Here is the product description at Amazon:

Timini has stumbled into a fantastic world of fantasy and delight and is trying to get his wits about him when he is joined by a magical spirit with an inherently playful name. “What is this place, why is that tree speaking to me, and what in the world am I supposed to do now that I am here?” are some of the many questions Timini attempts to find answers to.

If you have ever wondered what comes next, after life, or if you have ever lost someone close to you, you will want to read this book. You might have more questions than Timini, you will most certainly find entertainment, and along the way you just might find some of the same answers Timini is looking for.

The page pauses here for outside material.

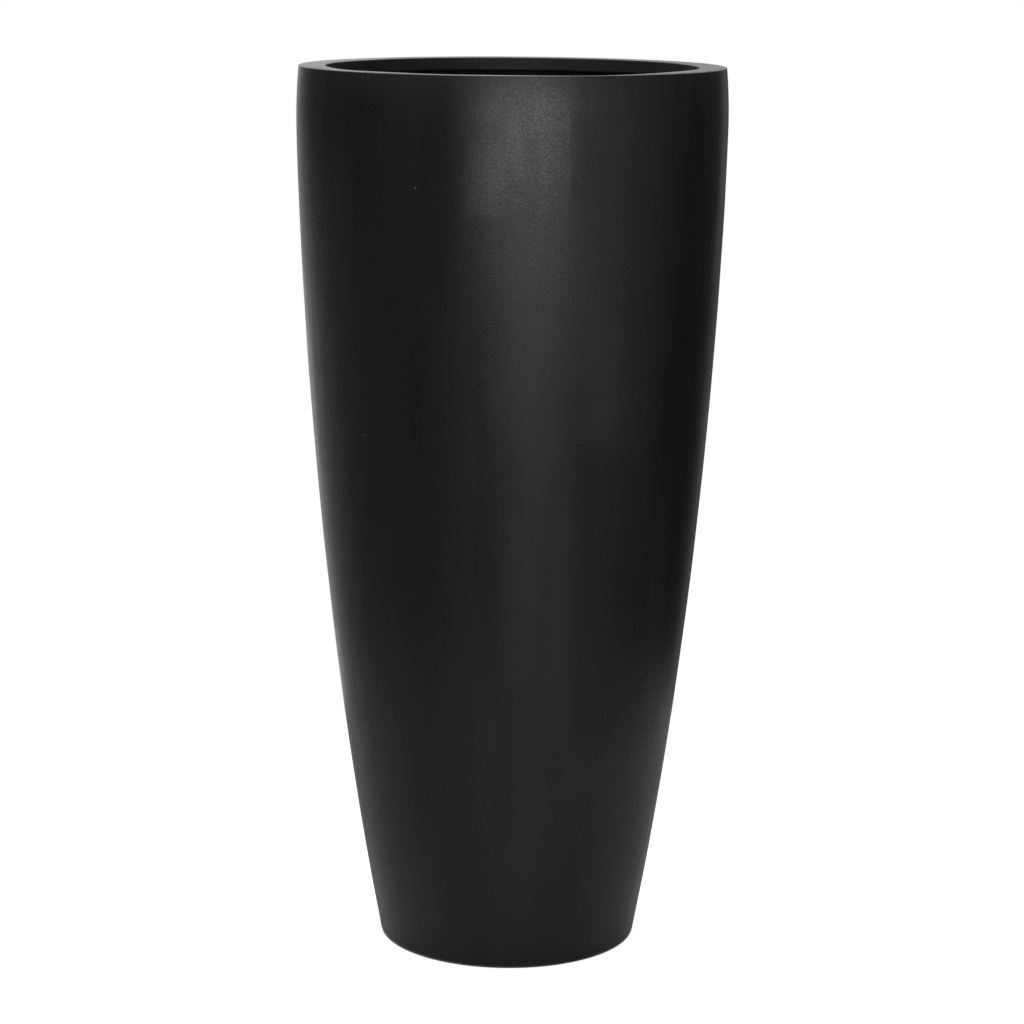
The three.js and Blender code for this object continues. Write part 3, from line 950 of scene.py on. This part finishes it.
for number in (1, 2, 3, 4):
    node = f"floor_pad_{number}"
    low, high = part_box(node)
    middle = (low + high) / 2
    pad_radius, pad_top = (high.x - low.x) / 2, high.z
    ring_radius = pad_radius - MOULD_RING_INSET
    edge = 0.8 * MM
    pad_outline = [
        (straight((0.0, 0.0), (ring_radius - MOULD_RING - 0.1 * MM, 0.0), 1.5 * MM), 0),
        (corner((ring_radius, 0.0), MOULD_RING, 180, 0, 6), 0),
        (straight((ring_radius + MOULD_RING + 0.1 * MM, 0.0), (pad_radius - edge, 0.0), 0.5 * MM), 0),
        (corner((pad_radius - edge, edge), edge, -90, 0, 6), 0),
        (straight((pad_radius, edge + 0.2 * MM), (pad_radius, pad_top - 0.2 * MM), 0.5 * MM), 0),
        (straight((pad_radius - 0.2 * MM, pad_top), (0.0, pad_top), 2 * MM), 0),
    ]
    pad = turned(f"pad_skin_{number}", pad_outline, 64, sharp=40)
    pad.data.transform(Matrix.Translation((middle.x, middle.y, 0)))
    dress(pad, "planter", [node], "rubber", rubber)

# %% [markdown]
# ## The studio
#
# Black shows only what it mirrors, so the light matters more than the colour. The planter
# stands on a round pale floor in a white studio that is bright on the left and open and
# dim on the right, with a low, wide soft box in front and white paper behind. Lamps would
# do for one box, but nine soft cards of different widths are easier to place in the
# world itself, each by its compass direction and height. The camera sees plain white.

# %% Pale floor
FLOOR_REACH = 0.95
FLOOR_TONE = 0.44
FLOOR_PAINTED_LIGHT_NEAR = 0.62  # painted light: the floor's colour is painted lighter close to the foot, to lift the shade there that the lower wall mirrors
FLOOR_LIFT = 0.8  # brings the lit floor up to white for the camera alone


def pale_floor():
    """Paper that the camera sees as white, with the shadow at the foot left in it, and a pool of light
    painted into its colour near the foot.
    """
    finish = Finish("pale_floor")
    camera_ray = finish.add("LightPath").outputs["Is Camera Ray"]
    where = finish.add("TexCoord").outputs["Object"]
    paper = finish.noise(where, 300 * MM)
    tone = finish.mix(paper, grey(FLOOR_TONE * 0.97), grey(FLOOR_TONE * 1.03))
    from_middle = finish.add("VectorMath", {"operation": "LENGTH"}, Vector=where).outputs["Value"]
    # a painted pool of light: the tone rises towards the foot and fades out by 2.6 foot radii from the
    # middle
    away = finish.ramp(from_middle, FOOT_RADIUS, 2.6 * FOOT_RADIUS, smooth=True)
    tone = finish.mix(away, grey(FLOOR_PAINTED_LIGHT_NEAR), tone)
    beside = finish.ramp(from_middle, FOOT_RADIUS - 1.5 * MM, FOOT_RADIUS)
    lift = finish.maths("MULTIPLY", camera_ray, finish.maths("MULTIPLY", beside, FLOOR_LIFT))
    finish.set(Base_Color=tone, Roughness=0.9, Emission_Color=grey(1.0), Emission_Strength=lift)
    return finish.material


def round_floor(around=128):
    """A flat disc under the planter."""
    angles = np.linspace(0, 2 * math.pi, around, endpoint=False)
    edge = [(FLOOR_REACH * math.cos(a), FLOOR_REACH * math.sin(a), 0.0) for a in angles]
    mesh = bpy.data.meshes.new("studio_floor")
    mesh.from_pydata(edge, [], [list(range(around))])
    mesh.materials.append(pale_floor())
    piece = bpy.data.objects.new("studio_floor", mesh)
    bpy.context.scene.collection.objects.link(piece)


round_floor()
print("floor across, m:", 2 * FLOOR_REACH)

# %% White studio
# compass centre (0 is behind the planter, 90 to its right), half width, lowest and highest
# point, softness across and up, all in degrees, and the level
CARDS = {
    "bright_room": (-57, 137, 9, 120, 8, 6, 0.6),
    "ceiling": (0, 180, 50, 120, 1, 30, 0.7),
    "low_soft_box": (172, 21, -9, 7, 46, 4, 3.65),
    "paper_behind": (-12, 16, -20, 64, 28, 10, 0.76),
    "paper_at_left": (-33, 19, -50, -7, 55, 4, 0.25),
    "paper_at_right": (24, 7, -50, 15, 4, 6, 0.22),
    "front_floor": (145, 31, -50, 14, 6, 6, 0.2),
    "right_wall": (114, 21, -23, 25, 12, 12, 0.22),
    "left_floor": (-96, 69, -50, -7, 16, 4, 0.1),
}
ROOM_LEVEL = 0.036


def card(graph, compass, height, centre, half_width, low, high, soft_across, soft_up, level):
    """A white patch with soft edges, seen in one direction of the world."""
    turned_away = graph.maths("SUBTRACT", compass, math.radians(centre))
    turned_away = graph.maths("ABSOLUTE", graph.maths("WRAP", turned_away, math.pi, -math.pi))
    edges = []
    for value, middle, soft in (
        (turned_away, half_width, -soft_across),
        (height, low, soft_up),
        (height, high, -soft_up),
    ):
        start, end = math.radians(middle - soft / 2), math.radians(middle + soft / 2)
        if start < end:
            edges.append(graph.ramp(value, start, end, smooth=True))
        else:
            edges.append(graph.ramp(value, end, start, 1.0, 0.0, smooth=True))
    inside = graph.maths("MULTIPLY", graph.maths("MULTIPLY", edges[0], edges[1]), edges[2])
    return graph.maths("MULTIPLY", inside, level)


def white_studio():
    """Adds up the cards as light, and shows the camera plain white."""
    world = bpy.data.worlds.new("white_studio")
    world.use_nodes = True
    graph = Graph(world.node_tree)
    parts = graph.add("SeparateXYZ", Vector=graph.add("TexCoord").outputs["Generated"])
    compass = graph.maths("ARCTAN2", parts.outputs["X"], parts.outputs["Y"])
    height = graph.maths("ARCSINE", parts.outputs["Z"])
    glow = ROOM_LEVEL
    for numbers in CARDS.values():
        glow = graph.maths("ADD", card(graph, compass, height, *numbers), glow)
    camera_ray = graph.add("LightPath").outputs["Is Camera Ray"]
    background = world.node_tree.nodes["Background"]
    graph.put(background, "Color", grey(1.0))
    graph.put(background, "Strength", graph.maths("MAXIMUM", glow, camera_ray))
    bpy.context.scene.world = world


white_studio()
print("cards:", len(CARDS))

# %% [markdown]
# ## The camera
#
# A long lens from a little above the rim keeps the sides nearly straight and lets the
# mouth show as a thin ellipse. Its place was worked out from the photograph's outline:
# the widths at each height, the curve of the foot and the two ellipses of the rim.

# %% Camera
CAMERA_DISTANCE, CAMERA_HEIGHT = 3.188, 1.144
PITCH, ROLL, YAW = 11.506, 0.42, 0.048  # degrees
lens = bpy.data.cameras.new("photo_camera")
lens.lens, lens.sensor_width = 100.0, 36.0
camera = bpy.data.objects.new("photo_camera", lens)
place = Matrix.Translation((0, -CAMERA_DISTANCE, CAMERA_HEIGHT))
aim = Matrix.Rotation(math.radians(-YAW), 4, "Z") @ Matrix.Rotation(math.radians(90 - PITCH), 4, "X")
camera.matrix_world = place @ aim @ Matrix.Rotation(math.radians(ROLL), 4, "Z")
bpy.context.scene.collection.objects.link(camera)
bpy.context.scene.camera = camera
bpy.context.scene.view_settings.view_transform = "Standard"
print("camera at", [round(value, 3) for value in camera.matrix_world.translation])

Who am I, what will become of me, what has become of those I have loved and lost? Join Timini as he embarks on an inquisitive trek through the land of NODD.

Special fun for me with this book, is the cover I got to design. You may or may not remember but a couple of years back I shot some photos of one of our mulberry trees on a winter day, and when I was reviewing the photos I noticed what looked like eyes on the tree. It was cool and a little bit haunting, because it really looked like the tree was looking back at me from the photo.

There is a magical tree in my father’s story, and when I was reviewing the manuscript I remembered my photo of the tree with eyes and realized it would be perfect for a cover. What you see here is the “before” photo — straight from the camera before I tweaked it for the cover. I did a little bring the eyes out even more, but as you can see the original untouched photo clearly shows eyes on that dear old tree.

As I mentioned recently, I am also working on a new method of showing knitting directions and am in the early stages of preparing a book I will most likely self-publish also teaching that method.

I am so personally and profoundly grateful for all of the technological developments in the world that make it possible for me and many others like me to publish our blogs, periodicals, books, eBooks, Kindle books, patterns, plans, etc. We can publish, and we can publish economically enough that someone like me can start a publishing company by the seat of my pants, hang on for dear life and let the roller coaster take off.

Most of all though, I am grateful to you. You are patient with me, you are loyal, interested, and sometimes you take the time to express yourself so that I know I am doing something worthwhile for others.

Thank you, thank you so much my friend, my reader.